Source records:
****************************************

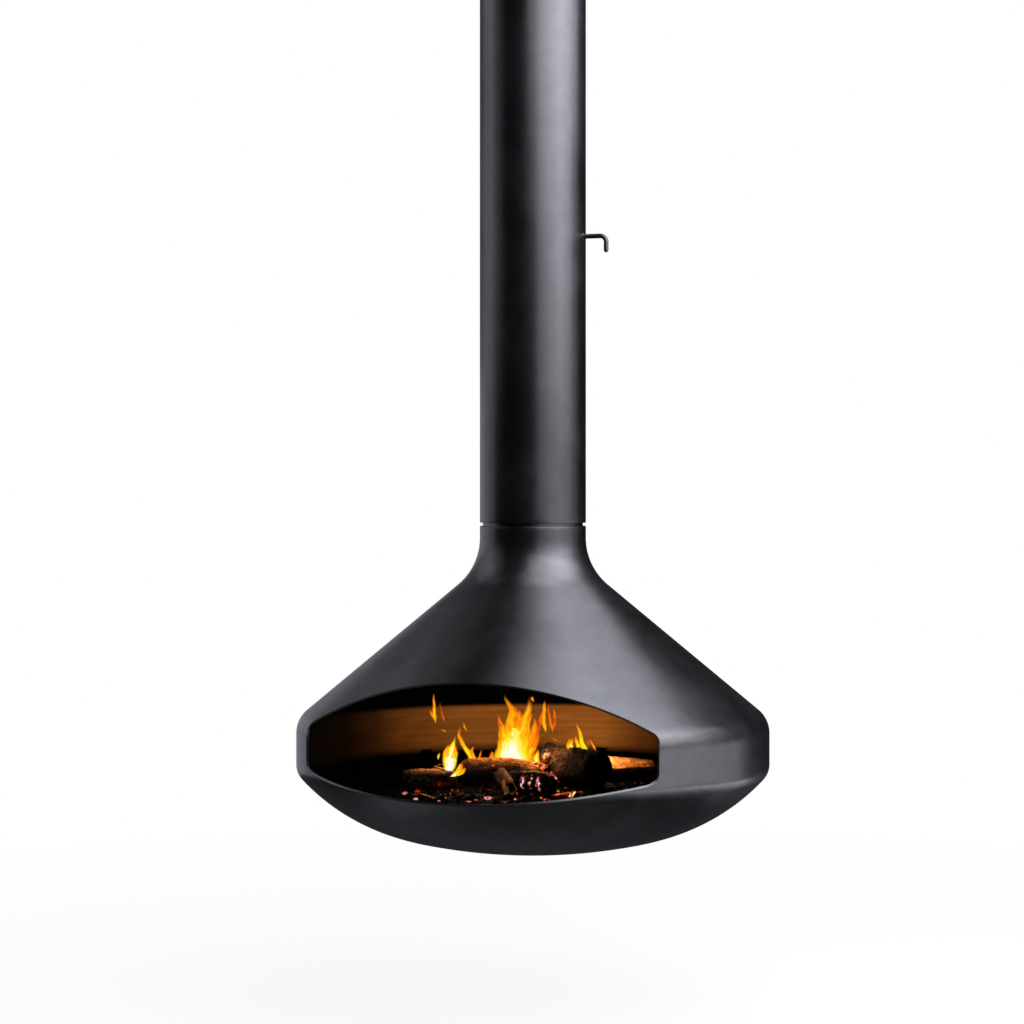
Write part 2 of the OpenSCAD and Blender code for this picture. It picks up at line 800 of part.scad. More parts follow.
module log_middle() {
    color(bark_brown) firewood([-0.523, 0.18], [0.035, 0.166], log_middle_r, 150, 0.36 * log_middle_r);
}

module log_front() {
    color(char_black) firewood([0.145, -0.088], [-0.131, -0.021], log_front_r, 160, 0.23 * log_front_r);
}

module log_right() {
    color(char_black) firewood([-0.023, 0.453], [0.317, 0.203], log_right_r, 130, 0.29 * log_right_r);
}

module log_rear() {
    color(bark_brown) firewood([0.253, 0.599], [0.538, 0.773], log_rear_r, 170, 0.35 * log_rear_r);
}

ceiling_plate();
hanging_bolts();
ceiling_cover();
cover_screws();
flue_tube();
damper_bushes();
damper_rod();
damper_blade();
blade_clamps();
blade_screws();
blade_nuts();
damper_collars();
collar_screws();
spring_washers();
swivel_spindle();
swivel_nut();
nut_screws();
lower_race();
bearing_cage();
bearing_balls();
upper_race();
neck_ring();
guide_bush();
rope_seal();
hearth_shell();
mouth_lip();
fireback();
fireback_clips();
fireback_spacers();
tray_ring();
ash_pan();
fire_plate();
ember_bed();
log_left();
log_middle();
log_front();
log_right();
log_rear();
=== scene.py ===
import bpy, bmesh, math, random
import numpy as np
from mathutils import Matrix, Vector, noise


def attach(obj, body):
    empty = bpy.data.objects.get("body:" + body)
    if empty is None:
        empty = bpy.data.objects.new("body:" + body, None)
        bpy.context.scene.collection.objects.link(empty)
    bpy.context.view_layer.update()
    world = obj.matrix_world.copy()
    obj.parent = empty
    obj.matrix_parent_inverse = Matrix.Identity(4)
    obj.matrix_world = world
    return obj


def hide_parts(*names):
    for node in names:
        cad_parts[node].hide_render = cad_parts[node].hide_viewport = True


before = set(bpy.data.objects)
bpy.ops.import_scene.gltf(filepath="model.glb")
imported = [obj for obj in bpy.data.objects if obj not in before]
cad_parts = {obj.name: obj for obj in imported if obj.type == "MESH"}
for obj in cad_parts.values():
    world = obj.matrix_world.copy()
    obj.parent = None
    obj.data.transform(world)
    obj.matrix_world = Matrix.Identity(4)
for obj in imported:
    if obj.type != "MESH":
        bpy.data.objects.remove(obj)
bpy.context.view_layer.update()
grooveZ = -1.58  # middle of the swivel groove, which the heights below are measured from
emberTop = -0.572  # top of the bed of embers
print("frame loaded:", len(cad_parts), "nodes")

studio = {  # the camera, where the axis and the horizon lie in its frame, and the set round the object
    "cameraAzimuth": 19.3, "cameraDistance": 5.306, "cameraHeight": 0.0896, "lens": 87.9,
    "focalPixels": 2500, "axisX": 532.9, "horizonY": 482.0, "shiftX": -0.0204, "shiftY": -0.0293,
    "floorZ": -2.6, "floorSize": 60.0, "worldFill": 0.30,
    "tentR": 3.3, "tentSides": 72, "tentTop": 2.2, "tentGlow": 0.006, "underGlow": 0.05,
}


class Wire:
    # One socket of a node tree; arithmetic on it adds Math nodes
    def __init__(self, tree, socket=None):
        self.tree, self.socket = tree, socket

    def node(self, kind, settings=None, values=None, out=0):
        made = self.tree.nodes.new(kind)
        for name, value in (settings or {}).items():
            if name == "stops":
                ramp = made.color_ramp
                ramp.elements.remove(ramp.elements[1])
                for number, (place, colour) in enumerate(value):
                    element = ramp.elements.new(place) if number else ramp.elements[0]
                    element.position = place
                    element.color = (*colour, 1)
            else:
                setattr(made, name, value)
        for name, value in (values or {}).items():
            if isinstance(value, Wire):
                self.tree.links.new(value.socket, made.inputs[name])
            else:
                made.inputs[name].default_value = value
        return Wire(self.tree, made.outputs[out])

    def calc(self, operation, *others, clamp=False):
        settings = {"operation": operation, "use_clamp": clamp}
        return self.node("ShaderNodeMath", settings, dict(enumerate((self, *others))))

    def __add__(self, other): return self.calc("ADD", other)
    def __mul__(self, other): return self.calc("MULTIPLY", other)
    def __sub__(self, other): return self.calc("SUBTRACT", other)
    __radd__, __rmul__ = __add__, __mul__

    def __rsub__(self, other):
        return self.node("ShaderNodeMath", {"operation": "SUBTRACT"}, {0: other, 1: self})

    def clamp(self):
        return self.calc("ADD", 0.0, clamp=True)

    def span(self, low, high):  # 0 below low and 1 above high, smooth between
        settings = {"interpolation_type": "SMOOTHSTEP"}
        return self.node("ShaderNodeMapRange", settings, {"Value": self, "From Min": low, "From Max": high})

    def mix(self, first, second):  # from the first colour at 0 to the second at 1
        return self.node("ShaderNodeMix", {"data_type": "RGBA"}, {0: self, 6: first, 7: second}, out=2)

    def ramp(self, *stops):
        return self.node("ShaderNodeValToRGB", {"stops": stops}, {"Fac": self})

    def noise(self, scale, detail=3.0, rough=0.55, twist=0.0):
        values = {"Vector": self, "Scale": scale, "Detail": detail, "Roughness": rough, "Distortion": twist}
        return self.node("ShaderNodeTexNoise", {}, values)

    def cells(self, scale):
        return self.node("ShaderNodeTexVoronoi", {}, {"Vector": self, "Scale": scale})

    def stretch(self, x, y, z, turn=(0, 0, 0)):
        return self.node("ShaderNodeMapping", {}, {"Vector": self, "Scale": (x, y, z), "Rotation": turn})

    def part(self, axis):  # one coordinate of a vector
        return self.node("ShaderNodeSeparateXYZ", {}, {"Vector": self}, out=axis)

    def mark(self, name, out="Fac"):  # what a piece's own attribute says
        return self.node("ShaderNodeAttribute", {"attribute_name": name}, out=out)


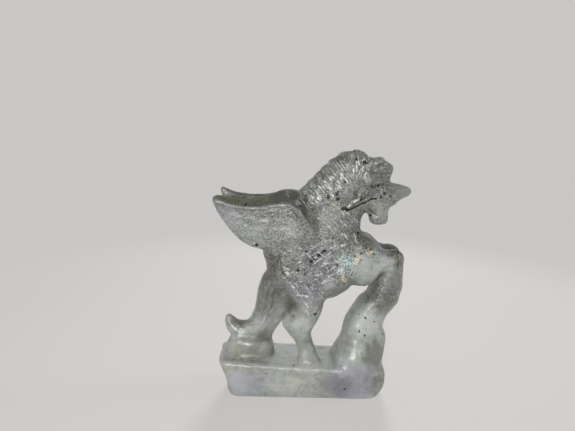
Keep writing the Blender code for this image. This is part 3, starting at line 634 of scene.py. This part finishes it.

****************************************

* YOUR OBJECTIVE *
Write out every line of the material again, exactly as it reads.

* SOLVED PROBLEM *
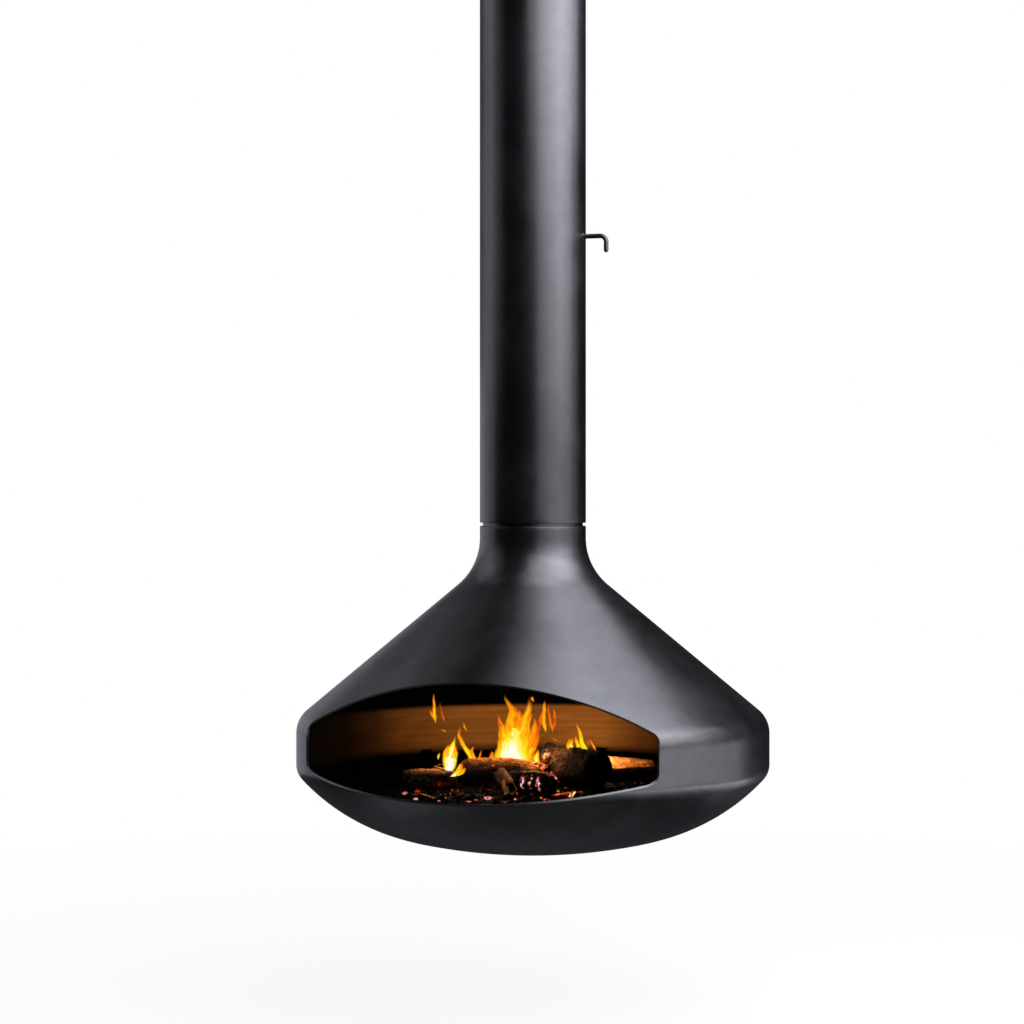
Write part 2 of the OpenSCAD and Blender code for this picture. It picks up at line 800 of part.scad. More parts follow.
module log_middle() {
    color(bark_brown) firewood([-0.523, 0.18], [0.035, 0.166], log_middle_r, 150, 0.36 * log_middle_r);
}

module log_front() {
    color(char_black) firewood([0.145, -0.088], [-0.131, -0.021], log_front_r, 160, 0.23 * log_front_r);
}

module log_right() {
    color(char_black) firewood([-0.023, 0.453], [0.317, 0.203], log_right_r, 130, 0.29 * log_right_r);
}

module log_rear() {
    color(bark_brown) firewood([0.253, 0.599], [0.538, 0.773], log_rear_r, 170, 0.35 * log_rear_r);
}

ceiling_plate();
hanging_bolts();
ceiling_cover();
cover_screws();
flue_tube();
damper_bushes();
damper_rod();
damper_blade();
blade_clamps();
blade_screws();
blade_nuts();
damper_collars();
collar_screws();
spring_washers();
swivel_spindle();
swivel_nut();
nut_screws();
lower_race();
bearing_cage();
bearing_balls();
upper_race();
neck_ring();
guide_bush();
rope_seal();
hearth_shell();
mouth_lip();
fireback();
fireback_clips();
fireback_spacers();
tray_ring();
ash_pan();
fire_plate();
ember_bed();
log_left();
log_middle();
log_front();
log_right();
log_rear();
=== scene.py ===
import bpy, bmesh, math, random
import numpy as np
from mathutils import Matrix, Vector, noise


def attach(obj, body):
    empty = bpy.data.objects.get("body:" + body)
    if empty is None:
        empty = bpy.data.objects.new("body:" + body, None)
        bpy.context.scene.collection.objects.link(empty)
    bpy.context.view_layer.update()
    world = obj.matrix_world.copy()
    obj.parent = empty
    obj.matrix_parent_inverse = Matrix.Identity(4)
    obj.matrix_world = world
    return obj


def hide_parts(*names):
    for node in names:
        cad_parts[node].hide_render = cad_parts[node].hide_viewport = True


before = set(bpy.data.objects)
bpy.ops.import_scene.gltf(filepath="model.glb")
imported = [obj for obj in bpy.data.objects if obj not in before]
cad_parts = {obj.name: obj for obj in imported if obj.type == "MESH"}
for obj in cad_parts.values():
    world = obj.matrix_world.copy()
    obj.parent = None
    obj.data.transform(world)
    obj.matrix_world = Matrix.Identity(4)
for obj in imported:
    if obj.type != "MESH":
        bpy.data.objects.remove(obj)
bpy.context.view_layer.update()
grooveZ = -1.58  # middle of the swivel groove, which the heights below are measured from
emberTop = -0.572  # top of the bed of embers
print("frame loaded:", len(cad_parts), "nodes")

studio = {  # the camera, where the axis and the horizon lie in its frame, and the set round the object
    "cameraAzimuth": 19.3, "cameraDistance": 5.306, "cameraHeight": 0.0896, "lens": 87.9,
    "focalPixels": 2500, "axisX": 532.9, "horizonY": 482.0, "shiftX": -0.0204, "shiftY": -0.0293,
    "floorZ": -2.6, "floorSize": 60.0, "worldFill": 0.30,
    "tentR": 3.3, "tentSides": 72, "tentTop": 2.2, "tentGlow": 0.006, "underGlow": 0.05,
}


class Wire:
    # One socket of a node tree; arithmetic on it adds Math nodes
    def __init__(self, tree, socket=None):
        self.tree, self.socket = tree, socket

    def node(self, kind, settings=None, values=None, out=0):
        made = self.tree.nodes.new(kind)
        for name, value in (settings or {}).items():
            if name == "stops":
                ramp = made.color_ramp
                ramp.elements.remove(ramp.elements[1])
                for number, (place, colour) in enumerate(value):
                    element = ramp.elements.new(place) if number else ramp.elements[0]
                    element.position = place
                    element.color = (*colour, 1)
            else:
                setattr(made, name, value)
        for name, value in (values or {}).items():
            if isinstance(value, Wire):
                self.tree.links.new(value.socket, made.inputs[name])
            else:
                made.inputs[name].default_value = value
        return Wire(self.tree, made.outputs[out])

    def calc(self, operation, *others, clamp=False):
        settings = {"operation": operation, "use_clamp": clamp}
        return self.node("ShaderNodeMath", settings, dict(enumerate((self, *others))))

    def __add__(self, other): return self.calc("ADD", other)
    def __mul__(self, other): return self.calc("MULTIPLY", other)
    def __sub__(self, other): return self.calc("SUBTRACT", other)
    __radd__, __rmul__ = __add__, __mul__

    def __rsub__(self, other):
        return self.node("ShaderNodeMath", {"operation": "SUBTRACT"}, {0: other, 1: self})

    def clamp(self):
        return self.calc("ADD", 0.0, clamp=True)

    def span(self, low, high):  # 0 below low and 1 above high, smooth between
        settings = {"interpolation_type": "SMOOTHSTEP"}
        return self.node("ShaderNodeMapRange", settings, {"Value": self, "From Min": low, "From Max": high})

    def mix(self, first, second):  # from the first colour at 0 to the second at 1
        return self.node("ShaderNodeMix", {"data_type": "RGBA"}, {0: self, 6: first, 7: second}, out=2)

    def ramp(self, *stops):
        return self.node("ShaderNodeValToRGB", {"stops": stops}, {"Fac": self})

    def noise(self, scale, detail=3.0, rough=0.55, twist=0.0):
        values = {"Vector": self, "Scale": scale, "Detail": detail, "Roughness": rough, "Distortion": twist}
        return self.node("ShaderNodeTexNoise", {}, values)

    def cells(self, scale):
        return self.node("ShaderNodeTexVoronoi", {}, {"Vector": self, "Scale": scale})

    def stretch(self, x, y, z, turn=(0, 0, 0)):
        return self.node("ShaderNodeMapping", {}, {"Vector": self, "Scale": (x, y, z), "Rotation": turn})

    def part(self, axis):  # one coordinate of a vector
        return self.node("ShaderNodeSeparateXYZ", {}, {"Vector": self}, out=axis)

    def mark(self, name, out="Fac"):  # what a piece's own attribute says
        return self.node("ShaderNodeAttribute", {"attribute_name": name}, out=out)


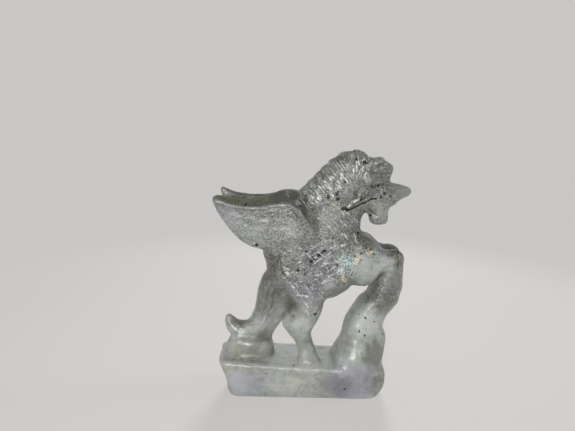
Keep writing the Blender code for this image. This is part 3, starting at line 634 of scene.py. This part finishes it.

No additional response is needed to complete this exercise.